Stew wiped crumbs across the top of his jeans and stuck his hand out to me. “I remember you from the mall,” I told him.

“What mall?” Dawn said.

“Really? I don't remember.” He gave a smile I was sure was supposed to charm me. “But I like their food court, so, yeah, maybe. I'm there a lot.”

“What are you talking about?” Frustrated, Dawn pulled cheese off the side of the pizza box and rolled it between her fingers.

“I felt like you were watching me,” I told him.

He laughed. “Me?

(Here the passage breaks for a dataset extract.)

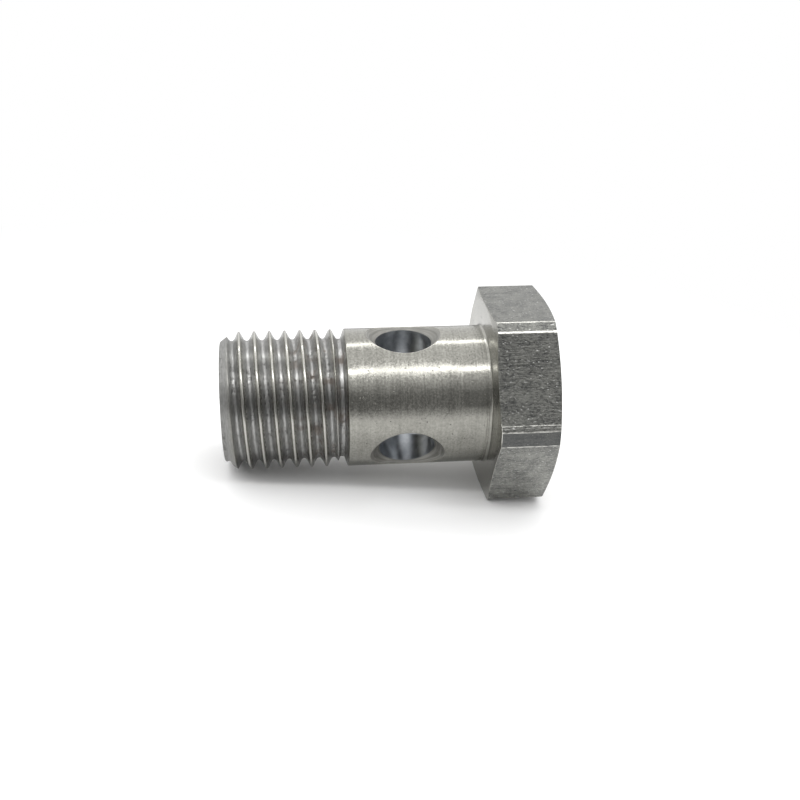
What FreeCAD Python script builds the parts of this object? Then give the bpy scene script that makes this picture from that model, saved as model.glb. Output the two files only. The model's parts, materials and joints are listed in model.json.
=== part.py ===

Why would I do that?” His tone implied I should feel stupid for suggesting such a thing.

I turned to Dawn. “How do you two know each other?”

“Mom, what is this, the prom and you're my father?” Dawn flushed. “I'm allowed to have friends, you know.”

“Of course you are. I just don't remember Stew from high school, that's all.”

“I met him after that.”

“When?”
At Lawlor?
I might have asked. He didn't look like the type who would have tried or wanted to belong to that kind of crowd. When would she have come across someone while the trial was going on, when she lived with Peter and Wendy? As far as I knew, she hadn't exactly been out socializing during that time. And surely he wasn't a friend from New Mexico who had followed her home to Everton.

But she was saved from having to answer when there was a rap at the back door and we all looked to see Warren Goldman standing there with a covered dish. He stuck his head in and said, “Anybody hungry? I made this big cassoulet.”

“The fuck is that?” Stew said.

“Oh, Warren.” I went over to the door. “Thanks, but right now I need to talk to Dawn. In fact, Stew, would you excuse us, too?”